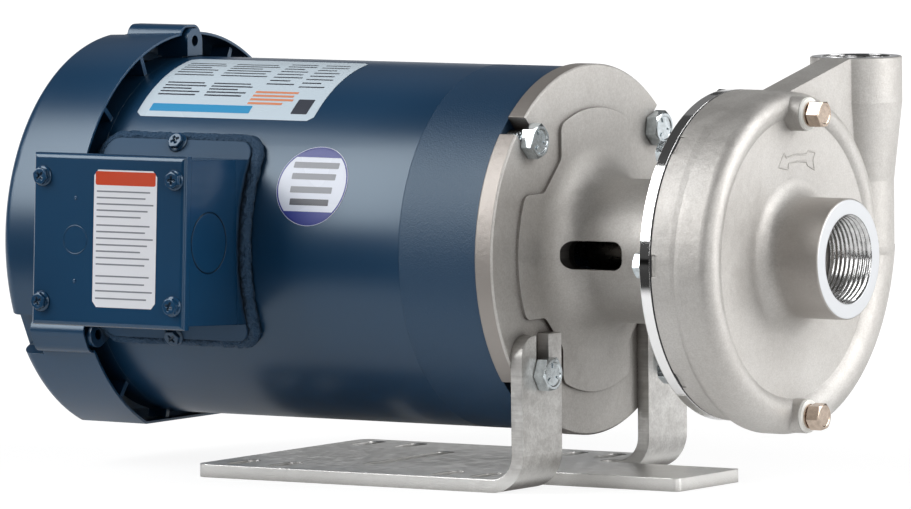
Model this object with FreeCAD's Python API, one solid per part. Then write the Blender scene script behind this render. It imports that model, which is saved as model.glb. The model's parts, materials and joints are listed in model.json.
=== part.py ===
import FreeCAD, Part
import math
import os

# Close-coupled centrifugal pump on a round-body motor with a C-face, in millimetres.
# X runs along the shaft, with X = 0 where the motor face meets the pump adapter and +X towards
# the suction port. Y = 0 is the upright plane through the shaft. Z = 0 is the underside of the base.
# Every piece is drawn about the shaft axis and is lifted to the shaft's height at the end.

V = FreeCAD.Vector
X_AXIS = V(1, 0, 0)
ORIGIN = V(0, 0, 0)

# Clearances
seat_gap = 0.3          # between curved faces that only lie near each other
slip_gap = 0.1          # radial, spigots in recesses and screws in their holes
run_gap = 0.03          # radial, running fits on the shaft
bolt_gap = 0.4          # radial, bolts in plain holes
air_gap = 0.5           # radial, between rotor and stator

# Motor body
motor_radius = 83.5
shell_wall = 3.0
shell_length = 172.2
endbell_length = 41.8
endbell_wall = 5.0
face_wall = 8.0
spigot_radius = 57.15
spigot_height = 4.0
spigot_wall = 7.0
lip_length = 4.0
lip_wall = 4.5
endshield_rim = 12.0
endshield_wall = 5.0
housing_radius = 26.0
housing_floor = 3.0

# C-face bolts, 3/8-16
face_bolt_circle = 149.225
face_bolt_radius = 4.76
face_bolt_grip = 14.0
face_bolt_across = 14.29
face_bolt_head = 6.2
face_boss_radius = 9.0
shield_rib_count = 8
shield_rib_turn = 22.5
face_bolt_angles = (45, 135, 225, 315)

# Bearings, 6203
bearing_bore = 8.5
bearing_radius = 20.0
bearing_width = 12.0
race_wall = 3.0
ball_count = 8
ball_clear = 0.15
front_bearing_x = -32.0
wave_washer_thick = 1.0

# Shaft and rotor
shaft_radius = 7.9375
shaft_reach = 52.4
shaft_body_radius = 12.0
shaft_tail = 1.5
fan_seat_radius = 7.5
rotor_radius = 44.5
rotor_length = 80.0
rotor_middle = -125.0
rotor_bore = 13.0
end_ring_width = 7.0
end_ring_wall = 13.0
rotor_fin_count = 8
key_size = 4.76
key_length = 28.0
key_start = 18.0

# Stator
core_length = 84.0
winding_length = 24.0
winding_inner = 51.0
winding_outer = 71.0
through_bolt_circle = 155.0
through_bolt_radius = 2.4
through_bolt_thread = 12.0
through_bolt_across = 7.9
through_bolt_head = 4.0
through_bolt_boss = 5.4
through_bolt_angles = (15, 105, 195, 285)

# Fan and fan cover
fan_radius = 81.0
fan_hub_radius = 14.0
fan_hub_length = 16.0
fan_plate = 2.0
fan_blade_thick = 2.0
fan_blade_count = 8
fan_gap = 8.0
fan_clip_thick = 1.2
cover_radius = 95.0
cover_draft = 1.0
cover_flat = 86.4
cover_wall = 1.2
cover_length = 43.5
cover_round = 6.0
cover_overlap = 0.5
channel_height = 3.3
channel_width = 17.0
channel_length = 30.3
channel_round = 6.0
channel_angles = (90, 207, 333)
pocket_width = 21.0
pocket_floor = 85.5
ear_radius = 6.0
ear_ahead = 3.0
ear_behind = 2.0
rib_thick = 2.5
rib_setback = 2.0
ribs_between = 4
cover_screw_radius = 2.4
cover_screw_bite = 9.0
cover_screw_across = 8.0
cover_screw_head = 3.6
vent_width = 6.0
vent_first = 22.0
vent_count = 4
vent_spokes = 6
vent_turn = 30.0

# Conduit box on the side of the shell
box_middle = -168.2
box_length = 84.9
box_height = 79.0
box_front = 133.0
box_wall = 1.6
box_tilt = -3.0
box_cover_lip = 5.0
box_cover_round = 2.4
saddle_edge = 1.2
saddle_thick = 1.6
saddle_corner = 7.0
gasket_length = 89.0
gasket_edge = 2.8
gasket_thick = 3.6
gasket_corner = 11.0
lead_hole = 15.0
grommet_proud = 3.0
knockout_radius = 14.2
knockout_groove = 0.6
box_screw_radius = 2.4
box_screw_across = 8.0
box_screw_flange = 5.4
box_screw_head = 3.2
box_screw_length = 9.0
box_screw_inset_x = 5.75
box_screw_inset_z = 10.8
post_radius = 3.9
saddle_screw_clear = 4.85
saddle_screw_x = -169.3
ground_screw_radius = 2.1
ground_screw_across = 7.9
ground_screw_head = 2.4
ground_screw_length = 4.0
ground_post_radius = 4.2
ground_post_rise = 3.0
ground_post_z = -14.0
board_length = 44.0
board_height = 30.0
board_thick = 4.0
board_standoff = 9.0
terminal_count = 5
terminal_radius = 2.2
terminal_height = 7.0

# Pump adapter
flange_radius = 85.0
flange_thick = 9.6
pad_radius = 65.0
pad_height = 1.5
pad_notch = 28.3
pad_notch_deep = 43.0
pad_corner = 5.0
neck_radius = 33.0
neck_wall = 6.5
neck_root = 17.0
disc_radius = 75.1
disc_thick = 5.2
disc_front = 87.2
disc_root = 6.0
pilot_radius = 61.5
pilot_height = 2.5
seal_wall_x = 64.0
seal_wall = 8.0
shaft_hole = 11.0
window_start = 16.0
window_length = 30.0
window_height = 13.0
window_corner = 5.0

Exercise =
Please set down all the data word for word.

Solution for this exercise =
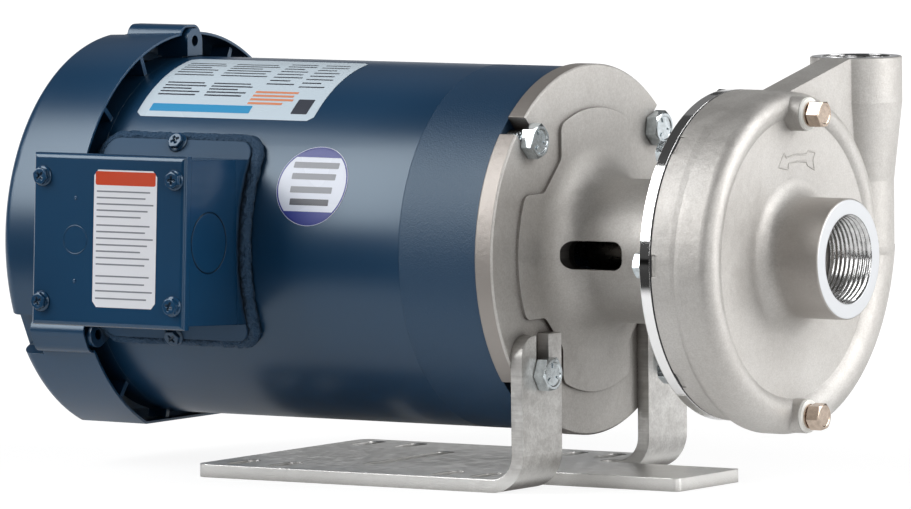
Model this object with FreeCAD's Python API, one solid per part. Then write the Blender scene script behind this render. It imports that model, which is saved as model.glb. The model's parts, materials and joints are listed in model.json.
=== part.py ===
import FreeCAD, Part
import math
import os

# Close-coupled centrifugal pump on a round-body motor with a C-face, in millimetres.
# X runs along the shaft, with X = 0 where the motor face meets the pump adapter and +X towards
# the suction port. Y = 0 is the upright plane through the shaft. Z = 0 is the underside of the base.
# Every piece is drawn about the shaft axis and is lifted to the shaft's height at the end.

V = FreeCAD.Vector
X_AXIS = V(1, 0, 0)
ORIGIN = V(0, 0, 0)

# Clearances
seat_gap = 0.3          # between curved faces that only lie near each other
slip_gap = 0.1          # radial, spigots in recesses and screws in their holes
run_gap = 0.03          # radial, running fits on the shaft
bolt_gap = 0.4          # radial, bolts in plain holes
air_gap = 0.5           # radial, between rotor and stator

# Motor body
motor_radius = 83.5
shell_wall = 3.0
shell_length = 172.2
endbell_length = 41.8
endbell_wall = 5.0
face_wall = 8.0
spigot_radius = 57.15
spigot_height = 4.0
spigot_wall = 7.0
lip_length = 4.0
lip_wall = 4.5
endshield_rim = 12.0
endshield_wall = 5.0
housing_radius = 26.0
housing_floor = 3.0

# C-face bolts, 3/8-16
face_bolt_circle = 149.225
face_bolt_radius = 4.76
face_bolt_grip = 14.0
face_bolt_across = 14.29
face_bolt_head = 6.2
face_boss_radius = 9.0
shield_rib_count = 8
shield_rib_turn = 22.5
face_bolt_angles = (45, 135, 225, 315)

# Bearings, 6203
bearing_bore = 8.5
bearing_radius = 20.0
bearing_width = 12.0
race_wall = 3.0
ball_count = 8
ball_clear = 0.15
front_bearing_x = -32.0
wave_washer_thick = 1.0

# Shaft and rotor
shaft_radius = 7.9375
shaft_reach = 52.4
shaft_body_radius = 12.0
shaft_tail = 1.5
fan_seat_radius = 7.5
rotor_radius = 44.5
rotor_length = 80.0
rotor_middle = -125.0
rotor_bore = 13.0
end_ring_width = 7.0
end_ring_wall = 13.0
rotor_fin_count = 8
key_size = 4.76
key_length = 28.0
key_start = 18.0

# Stator
core_length = 84.0
winding_length = 24.0
winding_inner = 51.0
winding_outer = 71.0
through_bolt_circle = 155.0
through_bolt_radius = 2.4
through_bolt_thread = 12.0
through_bolt_across = 7.9
through_bolt_head = 4.0
through_bolt_boss = 5.4
through_bolt_angles = (15, 105, 195, 285)

# Fan and fan cover
fan_radius = 81.0
fan_hub_radius = 14.0
fan_hub_length = 16.0
fan_plate = 2.0
fan_blade_thick = 2.0
fan_blade_count = 8
fan_gap = 8.0
fan_clip_thick = 1.2
cover_radius = 95.0
cover_draft = 1.0
cover_flat = 86.4
cover_wall = 1.2
cover_length = 43.5
cover_round = 6.0
cover_overlap = 0.5
channel_height = 3.3
channel_width = 17.0
channel_length = 30.3
channel_round = 6.0
channel_angles = (90, 207, 333)
pocket_width = 21.0
pocket_floor = 85.5
ear_radius = 6.0
ear_ahead = 3.0
ear_behind = 2.0
rib_thick = 2.5
rib_setback = 2.0
ribs_between = 4
cover_screw_radius = 2.4
cover_screw_bite = 9.0
cover_screw_across = 8.0
cover_screw_head = 3.6
vent_width = 6.0
vent_first = 22.0
vent_count = 4
vent_spokes = 6
vent_turn = 30.0

# Conduit box on the side of the shell
box_middle = -168.2
box_length = 84.9
box_height = 79.0
box_front = 133.0
box_wall = 1.6
box_tilt = -3.0
box_cover_lip = 5.0
box_cover_round = 2.4
saddle_edge = 1.2
saddle_thick = 1.6
saddle_corner = 7.0
gasket_length = 89.0
gasket_edge = 2.8
gasket_thick = 3.6
gasket_corner = 11.0
lead_hole = 15.0
grommet_proud = 3.0
knockout_radius = 14.2
knockout_groove = 0.6
box_screw_radius = 2.4
box_screw_across = 8.0
box_screw_flange = 5.4
box_screw_head = 3.2
box_screw_length = 9.0
box_screw_inset_x = 5.75
box_screw_inset_z = 10.8
post_radius = 3.9
saddle_screw_clear = 4.85
saddle_screw_x = -169.3
ground_screw_radius = 2.1
ground_screw_across = 7.9
ground_screw_head = 2.4
ground_screw_length = 4.0
ground_post_radius = 4.2
ground_post_rise = 3.0
ground_post_z = -14.0
board_length = 44.0
board_height = 30.0
board_thick = 4.0
board_standoff = 9.0
terminal_count = 5
terminal_radius = 2.2
terminal_height = 7.0

# Pump adapter
flange_radius = 85.0
flange_thick = 9.6
pad_radius = 65.0
pad_height = 1.5
pad_notch = 28.3
pad_notch_deep = 43.0
pad_corner = 5.0
neck_radius = 33.0
neck_wall = 6.5
neck_root = 17.0
disc_radius = 75.1
disc_thick = 5.2
disc_front = 87.2
disc_root = 6.0
pilot_radius = 61.5
pilot_height = 2.5
seal_wall_x = 64.0
seal_wall = 8.0
shaft_hole = 11.0
window_start = 16.0
window_length = 30.0
window_height = 13.0
window_corner = 5.0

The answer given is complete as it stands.